How, if, and when Putin finally severed his connection with the KGB is, astoundingly, not only not a matter of public record but not even the subject of coherent mythmaking. Putin has said that within a few months after he came to work for Sobchak, a member of the city council began blackmailing him, threatening to expose him as a KGB officer. Putin realized he had to leave. “It was a very difficult decision. It had been nearly a year since I de facto stopped working for the security service, but my entire life still revolved around it. It was 1990: the USSR had not yet fallen apart, the August coup had not yet happened, so there was no final clarity as to which way the country would go. Sobchak was certainly an outstanding person and a prominent politician, but it seemed risky to tie my own future to his. Everything could have been reversed in a minute. And I could not imagine what I would do if I lost my job at city hall. I was thinking I might go back to the university, write a dissertation, and take odd jobs. I had a stable position within the KGB, and I was treated well. I was successful within that system, yet I decided to leave. Why? What for? I was literally suffering. I had to make the most difficult decision in my life. I thought for a long time, trying to collect my thoughts, then gathered myself together, sat down, and wrote the resignation letter on my first attempt, without writing a draft.”

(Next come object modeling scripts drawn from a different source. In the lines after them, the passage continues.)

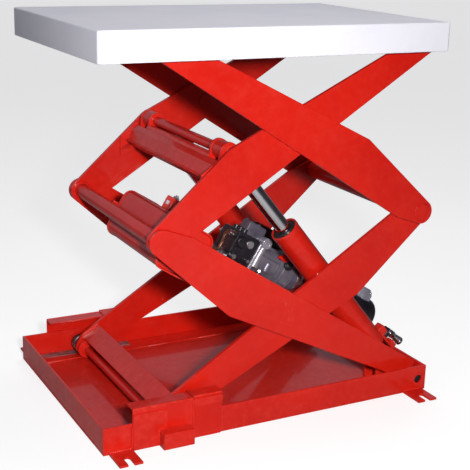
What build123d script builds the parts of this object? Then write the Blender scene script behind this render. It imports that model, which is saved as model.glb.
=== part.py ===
"""Two-stage hydraulic scissor lift table, modelled part-way up its travel.

Millimetres, +Z up.  The origin is the centre of the base's footprint on the floor.
The fixed (pinned) end is at +X and the rolling end at -X; the power unit sits inside.

Each leg is drawn in its own leg frame: s runs from the knuckle to the far pivot,
n is square to it in the XZ plane.  A leg's bulge is on one side of that line.
"""
from build123d import *
from collections import namedtuple
from math import cos, hypot, radians, sin
import os

# ---- driving dimensions -------------------------------------------------------
PLATFORM_LENGTH = 914.0          # 36 in nominal
PLATFORM_WIDTH = 606.0           # 24 in nominal, measured a little under
SKIRT_HEIGHT = 70.0
SKIRT_THICK = 5.0
DECK_THICK = 6.0

BASE_LENGTH = 914.0
BASE_HALF_WIDTH = 314.0
RAIL_HEIGHT = 68.0
RAIL_THICK = 6.0
FLANGE_WIDTH = 60.0
PAN_THICK = 4.0

LEG_PIVOTS = 858.0               # knuckle to far pivot
LEG_THICK = 10.0
LIFT_ANGLE = 31.7                # leg angle above horizontal as modelled
PIVOT_X = 433.0                  # pinned end, base and platform
PIVOT_Z = 32.0
OUTER_Y = 272.0                  # mid-plane of the outer leg plates
INNER_Y = 259.0                  # mid-plane of the inner leg plates

KNUCKLE_R = 31.0                 # rounded knuckle end
PINNED_END_R = 17.0              # rounded far end of a pinned leg
ROLLER_END_R = 24.0              # rounded far end of a rolling leg
BEND_AT = 258.0                  # where the bulge is deepest
BULGE = 79.0                     # deepest bulge below the pivot line
STRAIGHT_EDGE = 45.0             # straight edge above the pivot line, knuckle end
STRAIGHT_EDGE_FAR = 37.0         # the same at the far end

ROLLER_R = 23.9
TRACK_THICK = 2.0
RUN = 0.05                       # radial clearance of a running fit
GAP = 0.4                        # side gap between parts that turn past each other

KNUCKLE_TUBE_R = 19.0
RIGHT_TUBE_R = 25.0
RIGHT_JOURNAL_R = 22.7
CENTRE_PIN_R = 16.0
PIVOT_PIN_R = 9.0
PIVOT_BUSH_WALL = 3.0
ACCESS_HOLE_R = 11.0             # hole in the rail that the base pin goes in by
AXLE_R = 12.0
BUSH_WALL = 5.0

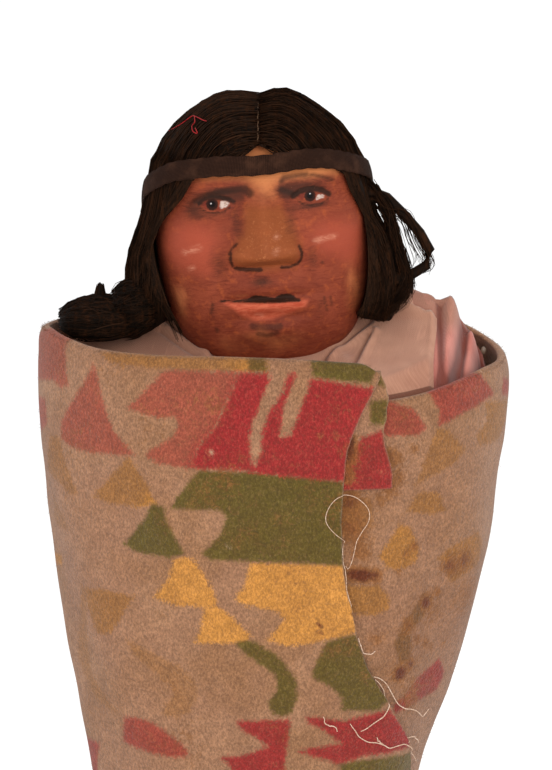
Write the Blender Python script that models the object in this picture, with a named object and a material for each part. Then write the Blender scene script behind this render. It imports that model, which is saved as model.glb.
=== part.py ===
"""A blanket-wrapped souvenir doll: moulded head, mohair wig with a headband, stuffed body in pink cotton,
a neckerchief, a wool blanket wrapped round body and arms, felt trouser legs and moccasins.

Metres, +Z up, the doll faces -Y. The origin is on the floor under the middle of its box."""

import math

import bmesh
import bpy
from mathutils import Matrix, Vector

# Driving sizes
DOLL_HEIGHT = 0.3065
BLANKET_PLY = 0.0028
BLANKET_LAP_STEP = 0.0024
BLANKET_RIPPLE = 0.0005
BLANKET_HEM_HEIGHT = 0.072
KERCHIEF_PLY = 0.0016
HEADBAND_WIDTH = 0.0060
HEADBAND_PLY = 0.0007
CURL_RADIUS = 0.0021
LEG_SPACING = 0.030
LEG_TOP_RADIUS = 0.0122
ANKLE_RADIUS = 0.0092
LEG_SETBACK = 0.005
SOLE_LENGTH = 0.044
SOLE_WIDTH = 0.0215
MOCCASIN_HEIGHT = 0.017
BODY_BOTTOM_ABOVE_HEM = 0.008
CLEARANCE = 0.0004
KERCHIEF_LIFT = 2 * CLEARANCE
BODY_INSET = BLANKET_PLY + BLANKET_LAP_STEP + 2 * BLANKET_RIPPLE + CLEARANCE

# Free forms are given in shares of the doll's height that are one millimetre each at the real size
UNIT = DOLL_HEIGHT / 306.5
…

This monologue, pronounced ten years later, is in fact a remarkable document. If Putin did leave the most feared and frightening organization in the Soviet Union, he never—not even retrospectively—framed his decision in ideological, political, or moral terms. Ten years later, as he prepared to lead a new Russia, he readily admitted that he had been willing to serve any master. Most of all, he would have liked to hedge his bets and serve them all.
Hedge his bets he did. The KGB lost his letter of resignation—whether by clever arrangement or by virtue of being an organization chronically incapable of managing its own paperwork. Either way, Vladimir Putin was still an officer of the KGB in August 1991, when the KGB finally undertook the state coup for which it seemed to have been designed.